*What is asked:*
Only the lines from the line that has "translate([0, 0, needle_root_r])" through the line that has "obj.data.transform(world)" should be reproduced, exactly and with both ends kept.

*Data section:*
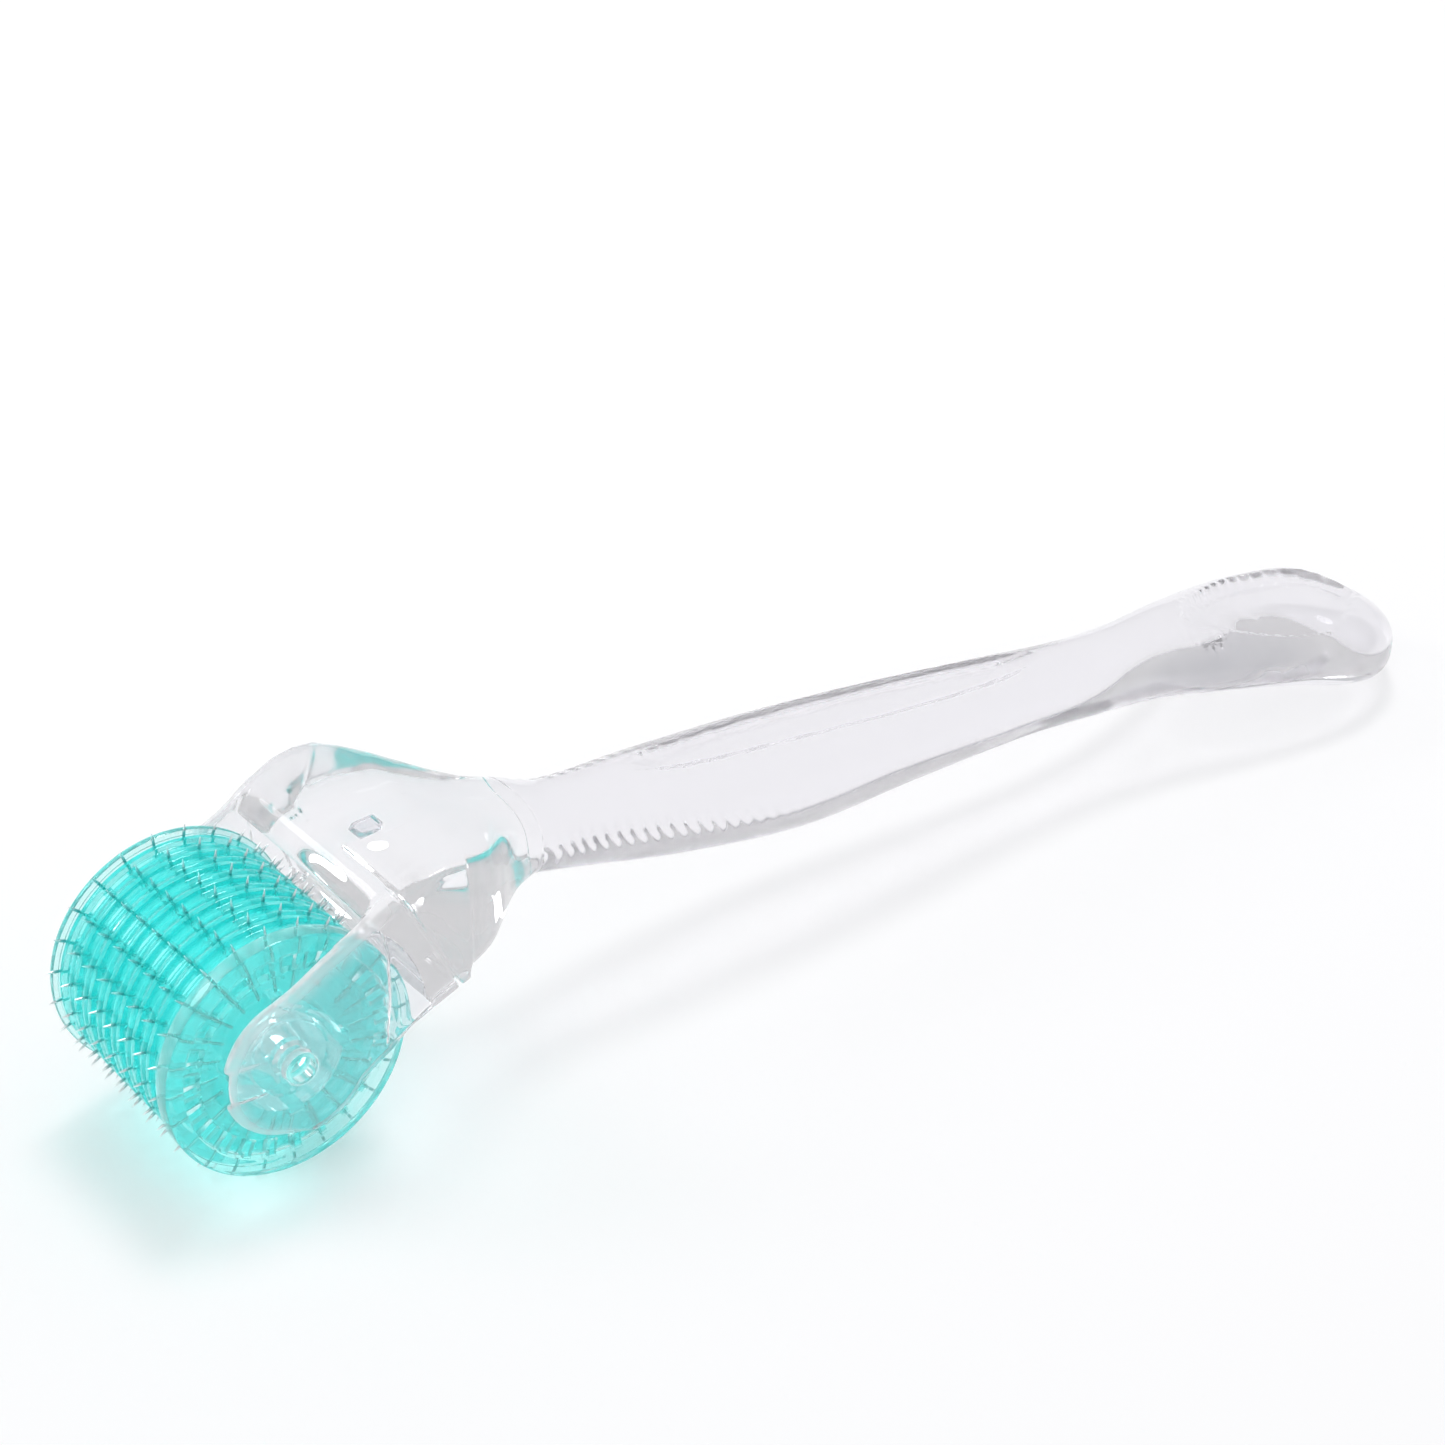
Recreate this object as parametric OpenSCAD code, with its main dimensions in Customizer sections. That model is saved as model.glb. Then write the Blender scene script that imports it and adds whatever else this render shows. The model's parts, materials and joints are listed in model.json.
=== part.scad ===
// Derma roller: a clear two-piece handle whose fork carries a needle drum.
// Millimetres. +X runs from the drum to the tail, +Y along the drum axis, +Z up.
// The origin is on the resting surface, under the middle of the whole length.

/* [Drum] */
// Radius of a needle disc at its rim
disc_r = 10; // [9.5:0.1:10.2]
// Radius reached by the needle points
tip_r = 11; // [10.8:0.1:11.2]
// Distance from one needle row to the next
row_pitch = 2.34; // [2.3:0.01:2.36]
// Number of needle rows
rows = 8; // [8:1:8]
// Needles in one row
needles_per_row = 24; // [12:1:28]
// Wire diameter of a needle
needle_d = 0.25; // [0.2:0.01:0.26]
// Turn of the whole needle pattern about the axle
needle_phase = 11.7; // [0:0.1:15]
// Turn from one row to the next
row_twist = 0.45; // [0:0.05:1]
// Thickness of the thin end cap, on the +Y side
left_cap_t = 0.85; // [0.8:0.05:0.9]
// Thickness of the thick end cap, on the -Y side
right_cap_t = 1.77; // [1.7:0.01:1.8]

/* [Axle] */
// Radius of the stub axles on the drum hub
axle_r = 1.3; // [1.1:0.05:1.4]
// Radial clearance of the stub axles in the arms
axle_play = 0.05; // [0.02:0.01:0.1]

/* [Yoke] */
// Half of the width over the two arms
yoke_half_w = 11.6; // [11.5:0.1:12]
// Thickness of an arm
arm_t = 1.8; // [1.6:0.1:1.9]
// Radius of the round lobe about the axle
lobe_r = 6.3; // [6:0.1:6.6]
// Radius of the hollow that the drum turns in
drum_room_r = 11.7; // [11.5:0.1:11.9]

/* [Handle] */
// Distance from the drum axle to the seam between yoke and grip
seam_x = 26.5; // [26:0.1:27]
// Distance from the drum axle to the tip of the tail
tail_x = 130.7; // [129:0.1:134]
// Width of the tongue that plugs the grip into the yoke
tongue_w = 5.6; // [4.8:0.1:6]
// Thickness of the tongue
tongue_t = 1.6; // [1.4:0.1:1.8]
// Upward slope of the tongue towards its tip
tongue_slope = 7.7; // [7:0.1:8]

/* [Hidden] */
$fn = 96;

// Places
drum_x = -(tail_x - tip_r) / 2;
drum_z = tip_r;
drum_half_l = ((rows - 1) * row_pitch + left_cap_t + right_cap_t) / 2;
row_1_y = drum_half_l - left_cap_t;
arm_inner_y = yoke_half_w - arm_t;

// Fits inside the drum
hub_r = 4.3;
hub_fit = 0.05;
key_w = 1.2;
key_h = 0.6;
land_r = 5.2;
needle_gap = needle_d / 2 + 0.005;
needle_root_r = 5.4;
needle_point_l = 0.6;
flange_r = disc_r + 0.4;
band_depth = 0.35;
band_w = 1.3;
edge_bevel = 0.2;

// Axle ends
axle_end_y = yoke_half_w - 0.1;
axle_bevel = 0.25;

// Tongue and its socket
tongue_play = 0.05;
tongue_front_x = 10.6;
tongue_top_at_seam = 6.85;
barb_x = 13.5;
barb_size = 1.8;
barb_h = 1;
hood_front_x = 7;

// Hood: distance from the axle, top, underside, half width, corner sharpness
hood = [
    [5, 9.9, -3.4, 11.6, 9],
    [8.3, 11.6, -1.5, 11.6, 9],
    [12, 12.9, 0.6, 11.6, 8],
    [15.3, 13.1, 1.8, 11.5, 7],
    [18, 12.3, 1.9, 10.4, 5.5],
    [20, 11.6, 2.0, 8.8, 4.5],
    [22, 10.9, 2.2, 7.0, 3.6],
    [24, 10.3, 2.3, 5.7, 2.8],
    [26.5, 9.6, 2.4, 4.9, 2.4],
    [28, 9.0, 1.9, 4.7, 2.4]
];

// Grip: distance from the axle, height of the middle line, half height, half width
grip = [
    [26.5, 6.0, 3.6, 4.9],
    [31, 4.6, 3.4, 4.5],
    [41, 3.1, 4.2, 5.4],
    [54, 1.6, 4.9, 5.6],
    [67, 0.9, 4.3, 5.0],
    [81, -0.2, 3.7, 4.1],
    [89, -1.1, 3.4, 4.1],
    [97, -1.8, 3.0, 5.2],
    [105, -2.8, 3.2, 7.2],
    [112, -3.9, 3.3, 8.9],
    [118, -5.1, 4.0, 9.6],
    [124, -6.2, 4.8, 8.5],
    [131, -7.8, 4.0, 6.8]
];
grip_corner = 2.4;
tail_round_x = 122.6;
tail_steps = 10;
ring_points = 40;

// Smooth value of column c of a table at distance x from the axle
function span(t, x, i = 0) = (i >= len(t) - 2 || x < t[i + 1][0]) ? i : span(t, x, i + 1);
function slope(t, i, c) =
    let (a = max(i - 1, 0), b = min(i + 1, len(t) - 1))
    (t[b][c] - t[a][c]) / (t[b][0] - t[a][0]);
function at(t, x, c) =
    let (i = span(t, x), w = t[i + 1][0] - t[i][0], s = (x - t[i][0]) / w)
    t[i][c] * (2 * s^3 - 3 * s^2 + 1) + t[i + 1][c] * (3 * s^2 - 2 * s^3)
    + slope(t, i, c) * w * (s^3 - 2 * s^2 + s) + slope(t, i + 1, c) * w * (s^3 - s^2);

// One closed ring of a loft, a rounded rectangle of sharpness n
function power(v, e) = sign(v) * pow(abs(v), e);
function ring(x, mid_z, half_h, half_w, n) = [
    for (k = [0:ring_points - 1])
        let (a = 360 * k / ring_points)
        [x, half_w * power(cos(a), 2 / n), mid_z + half_h * power(sin(a), 2 / n)]
];
function hood_ring(x) =
    let (top = at(hood, x, 1), under = at(hood, x, 2))
    ring(x, (top + under) / 2, (top - under) / 2, at(hood, x, 3), at(hood, x, 4));
function grip_ring(x, close = 1) =
    ring(x, at(grip, x, 1), at(grip, x, 2) * close, at(grip, x, 3) * close, grip_corner);

// Skin over a list of rings, closed at both ends
module loft(rings) {
    n = len(rings[0]);
    last = len(rings) - 1;
    sides = [for (j = [0:last - 1]) for (k = [0:n - 1])
        let (k2 = (k + 1) % n)
        each [[j * n + k, (j + 1) * n + k, (j + 1) * n + k2],
              [j * n + k, (j + 1) * n + k2, j * n + k2]]];
    front = [for (k = [1:n - 2]) [0, k, k + 1]];
    back = [for (k = [1:n - 2]) [last * n, last * n + k + 1, last * n + k]];
    polyhedron([for (r = rings) each r], concat(sides, front, back));
}

module in_place() {
    translate([drum_x, 0, drum_z]) children();
}

// Turns a profile drawn as [radius, distance along +Y] about the drum axis
module turned() {
    rotate([-90, 0, 0]) rotate_extrude() children();
}

// An outline drawn in X and Z, made into a plate from y1 to y2
module plate(y1, y2) {
    translate([0, y2, 0]) rotate([90, 0, 0]) linear_extrude(y2 - y1) children();
}

module arm_outline() {
    circle(r = lobe_r);
    polygon([
        [-1.8, 6.03], [0.1, 6.8], [2.7, 8.3], [5.5, 9.7], [7.6, 11], [9.5, 11.8],
        [11.4, 12.4], [13.2, 12.7], [15.3, 12.5], [15.3, 1.9], [11.7, 0.5], [9.7, -0.5],
        [8.1, -1.7], [6.8, -2.4], [5.3, -3.4], [4.3, -4.6]
    ]);
}

module tongue_bar(grow) {
    w = tongue_w + 2 * grow;
    length = seam_x - tongue_front_x + 2;
    translate([seam_x, 0, tongue_top_at_seam])
        rotate([0, tongue_slope, 0])
            translate([-length + 2 - grow, -w / 2, -tongue_t - grow])
                cube([length + grow, w, tongue_t + 2 * grow]);
}

module barb(grow) {
    size = barb_size + 2 * grow;
    top_z = tongue_top_at_seam + (seam_x - barb_x) * tan(tongue_slope);
    translate([barb_x - size / 2, -size / 2, top_z - 0.4])
        cube([size, size, barb_h + 0.4 + grow]);
}

// Sloping lead-in that lets a stub axle slide into its hole
module lead_in(side) {
    ramp = 0.9;
    scale_y = side * arm_inner_y;
    translate([0, 0, -axle_r - 0.1])
        linear_extrude(2 * axle_r + 0.2)
            polygon([[-lobe_r - 1, scale_y - side * 0.1], [-1.9, scale_y - side * 0.1],
                     [-1.9, scale_y], [-lobe_r - 1, scale_y + side * ramp]]);
}

module yoke() {
    color([0.93, 0.93, 0.96, 0.5]) in_place() difference() {
        union() {
            intersection() {
                loft([for (x = [hood_front_x:1.3:seam_x - 0.01]) hood_ring(x),
                      hood_ring(seam_x)]);
                translate([hood_front_x, -yoke_half_w, -20])
                    cube([seam_x - hood_front_x, 2 * yoke_half_w, 40]);
            }
            for (side = [-1, 1])
                plate(min(side * arm_inner_y, side * yoke_half_w),
                      max(side * arm_inner_y, side * yoke_half_w))
                    arm_outline();
        }
        rotate([90, 0, 0]) cylinder(r = drum_room_r, h = 2 * arm_inner_y, center = true);
        rotate([90, 0, 0])
            cylinder(r = axle_r + axle_play, h = 2 * yoke_half_w + 2, center = true);
        for (side = [-1, 1]) lead_in(side);
        tongue_bar(tongue_play);
        barb(tongue_play);
    }
}

module handle_grip() {
    color([0.93, 0.93, 0.96, 0.5]) in_place() {
        loft(concat(
            [for (x = [seam_x:3.25:tail_round_x - 1]) grip_ring(x)],
            [for (k = [0:tail_steps])
                let (a = 88 * k / tail_steps)
                grip_ring(tail_round_x + (tail_x - tail_round_x) * sin(a), cos(a))]));
        intersection() {
            union() {
                tongue_bar(0);
                barb(0);
            }
            translate([0, -10, -10]) cube([seam_x + 1, 20, 30]);
        }
    }
}

module drum_hub() {
    color([0.3, 0.85, 0.82]) in_place() {
        rotate([90, 0, 0]) cylinder(r = hub_r, h = 2 * drum_half_l, center = true);
        for (turn = [0:90:270])
            rotate([0, turn, 0])
                translate([hub_r - 0.5, -drum_half_l, -key_w / 2])
                    cube([key_h + 0.5, 2 * drum_half_l, key_w]);
        rotate([90, 0, 0])
            cylinder(r = axle_r, h = 2 * (axle_end_y - axle_bevel), center = true);
        for (side = [0, 180])
            rotate([90, 0, side])
                translate([0, 0, axle_end_y - axle_bevel])
                    cylinder(r1 = axle_r, r2 = axle_r - axle_bevel, h = axle_bevel);
    }
}

// Hole for the hub and its four keys
module hub_hole() {
    rotate([90, 0, 0]) cylinder(r = hub_r + hub_fit, h = 3 * drum_half_l, center = true);
    for (turn = [0:90:270])
        rotate([0, turn, 0])
            translate([0, -1.5 * drum_half_l, -key_w / 2 - hub_fit])
                cube([hub_r + key_h + hub_fit, 3 * drum_half_l, key_w + 2 * hub_fit]);
}

// End cap with its inner face at y = 0 and its outer face at y = t
module end_cap_shape(t) {
    floor_t = t * 0.45;
    plateau_t = t * 0.8;
    ribs = needles_per_row;
    difference() {
        turned() polygon([
            [0, 0], [land_r, 0], [land_r, needle_gap], [disc_r, needle_gap],
            [flange_r, needle_gap + 0.15], [flange_r, t - edge_bevel],
            [flange_r - edge_bevel, t], [8.9, t], [8.7, floor_t], [7.4, floor_t],
            [7.3, plateau_t], [0, plateau_t]
        ]);
        hub_hole();
    }
    for (i = [0:ribs - 1])
        rotate([0, 360 * i / ribs, 0])
            translate([7.2, floor_t - 0.05, -0.12])
                cube([1.7, t * 0.3, 0.24]);
}

module end_cap_left() {
    color([0.35, 0.88, 0.85]) in_place() translate([0, row_1_y, 0]) end_cap_shape(left_cap_t);
}

module end_cap_right() {
    color([0.35, 0.88, 0.85]) in_place()
        translate([0, row_1_y - (rows - 1) * row_pitch, 0])
            mirror([0, 1, 0]) end_cap_shape(right_cap_t);
}

// Disc k lies between needle rows k and k + 1
module needle_disc(k) {
    color([0.1, 0.85, 0.8]) in_place()
        translate([0, row_1_y - k * row_pitch, 0])
            difference() {
                turned() polygon([
                    [0, 0], [land_r, 0], [land_r, needle_gap],
                    [disc_r - edge_bevel, needle_gap], [disc_r, needle_gap + edge_bevel],
                    [disc_r, (row_pitch - band_w) / 2],
                    [disc_r - band_depth, (row_pitch - band_w) / 2 + 0.1],
                    [disc_r - band_depth, (row_pitch + band_w) / 2 - 0.1],
                    [disc_r, (row_pitch + band_w) / 2],
                    [disc_r, row_pitch - needle_gap - edge_bevel],
                    [disc_r - edge_bevel, row_pitch - needle_gap],
                    [land_r, row_pitch - needle_gap], [land_r, row_pitch], [0, row_pitch]
                ]);
                hub_hole();
            }
}

// One row of pointed wires that stand out of the drum
module needle_row(k) {
    turn_of_row = needle_phase + row_twist * (k - (rows + 1) / 2);
    color("silver") in_place()
        translate([0, row_1_y - (k - 1) * row_pitch, 0])
            for (i = [0:needles_per_row - 1])
                rotate([0, turn_of_row + 360 * i / needles_per_row, 0])
                    rotate([0, -90, 0]) {
                        translate([0, 0, needle_root_r])
                            cylinder(d = needle_d, h = tip_r - needle_point_l - needle_root_r,
                                     $fn = 16);
                        translate([0, 0, tip_r - needle_point_l])
                            cylinder(d1 = needle_d, d2 = 0.06, h = needle_point_l, $fn = 16);
                    }
}

yoke();
handle_grip();
drum_hub();
end_cap_left();
end_cap_right();
for (k = [1:rows - 1])
    needle_disc(k);
for (k = [1:rows])
    needle_row(k);
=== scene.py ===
import json
import math

import bmesh
import bpy
import numpy as np
from mathutils import Matrix, Vector


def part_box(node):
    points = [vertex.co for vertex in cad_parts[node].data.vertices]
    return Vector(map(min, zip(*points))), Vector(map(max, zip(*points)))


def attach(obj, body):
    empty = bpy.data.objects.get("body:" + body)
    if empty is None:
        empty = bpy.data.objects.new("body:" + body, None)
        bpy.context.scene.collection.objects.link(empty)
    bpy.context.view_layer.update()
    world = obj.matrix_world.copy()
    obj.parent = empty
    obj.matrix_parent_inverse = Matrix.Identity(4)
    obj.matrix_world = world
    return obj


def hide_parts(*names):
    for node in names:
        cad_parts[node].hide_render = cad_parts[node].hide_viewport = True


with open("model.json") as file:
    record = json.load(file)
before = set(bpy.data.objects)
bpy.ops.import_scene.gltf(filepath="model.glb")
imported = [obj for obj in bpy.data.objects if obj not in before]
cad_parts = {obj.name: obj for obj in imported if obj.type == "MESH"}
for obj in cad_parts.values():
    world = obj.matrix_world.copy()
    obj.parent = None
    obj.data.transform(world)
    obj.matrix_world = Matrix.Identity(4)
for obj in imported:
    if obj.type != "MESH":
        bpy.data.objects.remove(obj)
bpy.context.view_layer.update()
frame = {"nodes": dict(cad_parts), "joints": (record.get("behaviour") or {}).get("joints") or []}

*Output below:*
                        translate([0, 0, needle_root_r])
                            cylinder(d = needle_d, h = tip_r - needle_point_l - needle_root_r,
                                     $fn = 16);
                        translate([0, 0, tip_r - needle_point_l])
                            cylinder(d1 = needle_d, d2 = 0.06, h = needle_point_l, $fn = 16);
                    }
}

yoke();
handle_grip();
drum_hub();
end_cap_left();
end_cap_right();
for (k = [1:rows - 1])
    needle_disc(k);
for (k = [1:rows])
    needle_row(k);
=== scene.py ===
import json
import math

import bmesh
import bpy
import numpy as np
from mathutils import Matrix, Vector


def part_box(node):
    points = [vertex.co for vertex in cad_parts[node].data.vertices]
    return Vector(map(min, zip(*points))), Vector(map(max, zip(*points)))


def attach(obj, body):
    empty = bpy.data.objects.get("body:" + body)
    if empty is None:
        empty = bpy.data.objects.new("body:" + body, None)
        bpy.context.scene.collection.objects.link(empty)
    bpy.context.view_layer.update()
    world = obj.matrix_world.copy()
    obj.parent = empty
    obj.matrix_parent_inverse = Matrix.Identity(4)
    obj.matrix_world = world
    return obj


def hide_parts(*names):
    for node in names:
        cad_parts[node].hide_render = cad_parts[node].hide_viewport = True


with open("model.json") as file:
    record = json.load(file)
before = set(bpy.data.objects)
bpy.ops.import_scene.gltf(filepath="model.glb")
imported = [obj for obj in bpy.data.objects if obj not in before]
cad_parts = {obj.name: obj for obj in imported if obj.type == "MESH"}
for obj in cad_parts.values():
    world = obj.matrix_world.copy()
    obj.parent = None
    obj.data.transform(world)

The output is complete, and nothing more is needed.